**PROBLEM DETAILS**.
Every entry must be copied word for word.

**MATERIAL FOR THE TASK**.
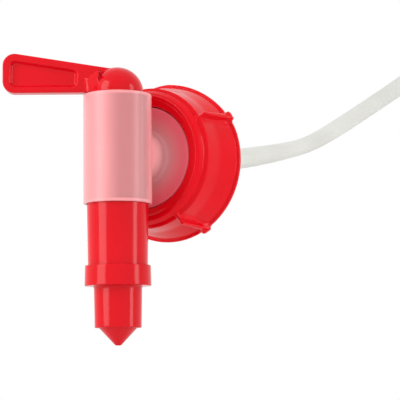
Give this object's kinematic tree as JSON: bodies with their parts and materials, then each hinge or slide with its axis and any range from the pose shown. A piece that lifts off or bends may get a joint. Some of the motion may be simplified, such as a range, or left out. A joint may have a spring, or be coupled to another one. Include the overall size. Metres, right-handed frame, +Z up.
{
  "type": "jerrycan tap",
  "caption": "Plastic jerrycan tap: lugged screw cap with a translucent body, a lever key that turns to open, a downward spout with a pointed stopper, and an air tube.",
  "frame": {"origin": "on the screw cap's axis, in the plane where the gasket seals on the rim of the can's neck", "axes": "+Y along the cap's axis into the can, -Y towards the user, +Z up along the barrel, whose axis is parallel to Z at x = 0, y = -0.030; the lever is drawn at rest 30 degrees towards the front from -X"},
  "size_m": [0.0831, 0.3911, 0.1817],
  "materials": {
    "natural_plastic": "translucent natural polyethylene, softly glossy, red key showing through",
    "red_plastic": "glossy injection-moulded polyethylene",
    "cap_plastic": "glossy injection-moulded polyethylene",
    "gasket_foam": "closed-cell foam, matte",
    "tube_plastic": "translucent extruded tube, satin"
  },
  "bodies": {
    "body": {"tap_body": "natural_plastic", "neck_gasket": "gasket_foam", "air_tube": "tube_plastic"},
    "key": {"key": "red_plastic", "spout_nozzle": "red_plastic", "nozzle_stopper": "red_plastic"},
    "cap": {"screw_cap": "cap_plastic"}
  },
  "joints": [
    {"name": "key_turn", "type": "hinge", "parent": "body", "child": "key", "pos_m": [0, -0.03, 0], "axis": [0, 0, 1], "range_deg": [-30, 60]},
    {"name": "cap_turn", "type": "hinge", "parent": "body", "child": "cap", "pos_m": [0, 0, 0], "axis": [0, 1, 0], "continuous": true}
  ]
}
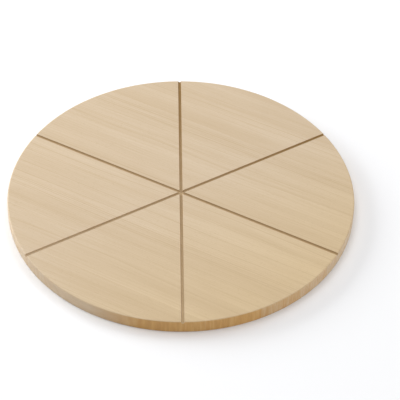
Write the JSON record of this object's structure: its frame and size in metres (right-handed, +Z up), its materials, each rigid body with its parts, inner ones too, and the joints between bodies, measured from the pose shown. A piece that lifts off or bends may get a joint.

**SOLUTION TO THE PROBLEM**.
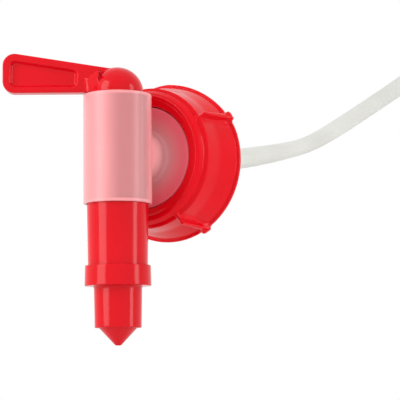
Give this object's kinematic tree as JSON: bodies with their parts and materials, then each hinge or slide with its axis and any range from the pose shown. A piece that lifts off or bends may get a joint. Some of the motion may be simplified, such as a range, or left out. A joint may have a spring, or be coupled to another one. Include the overall size. Metres, right-handed frame, +Z up.
{
  "type": "jerrycan tap",
  "caption": "Plastic jerrycan tap: lugged screw cap with a translucent body, a lever key that turns to open, a downward spout with a pointed stopper, and an air tube.",
  "frame": {"origin": "on the screw cap's axis, in the plane where the gasket seals on the rim of the can's neck", "axes": "+Y along the cap's axis into the can, -Y towards the user, +Z up along the barrel, whose axis is parallel to Z at x = 0, y = -0.030; the lever is drawn at rest 30 degrees towards the front from -X"},
  "size_m": [0.0831, 0.3911, 0.1817],
  "materials": {
    "natural_plastic": "translucent natural polyethylene, softly glossy, red key showing through",
    "red_plastic": "glossy injection-moulded polyethylene",
    "cap_plastic": "glossy injection-moulded polyethylene",
    "gasket_foam": "closed-cell foam, matte",
    "tube_plastic": "translucent extruded tube, satin"
  },
  "bodies": {
    "body": {"tap_body": "natural_plastic", "neck_gasket": "gasket_foam", "air_tube": "tube_plastic"},
    "key": {"key": "red_plastic", "spout_nozzle": "red_plastic", "nozzle_stopper": "red_plastic"},
    "cap": {"screw_cap": "cap_plastic"}
  },
  "joints": [
    {"name": "key_turn", "type": "hinge", "parent": "body", "child": "key", "pos_m": [0, -0.03, 0], "axis": [0, 0, 1], "range_deg": [-30, 60]},
    {"name": "cap_turn", "type": "hinge", "parent": "body", "child": "cap", "pos_m": [0, 0, 0], "axis": [0, 1, 0], "continuous": true}
  ]
}
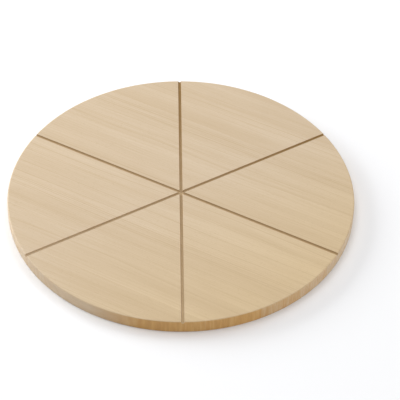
Write the JSON record of this object's structure: its frame and size in metres (right-handed, +Z up), its materials, each rigid body with its parts, inner ones too, and the joints between bodies, measured from the pose shown. A piece that lifts off or bends may get a joint.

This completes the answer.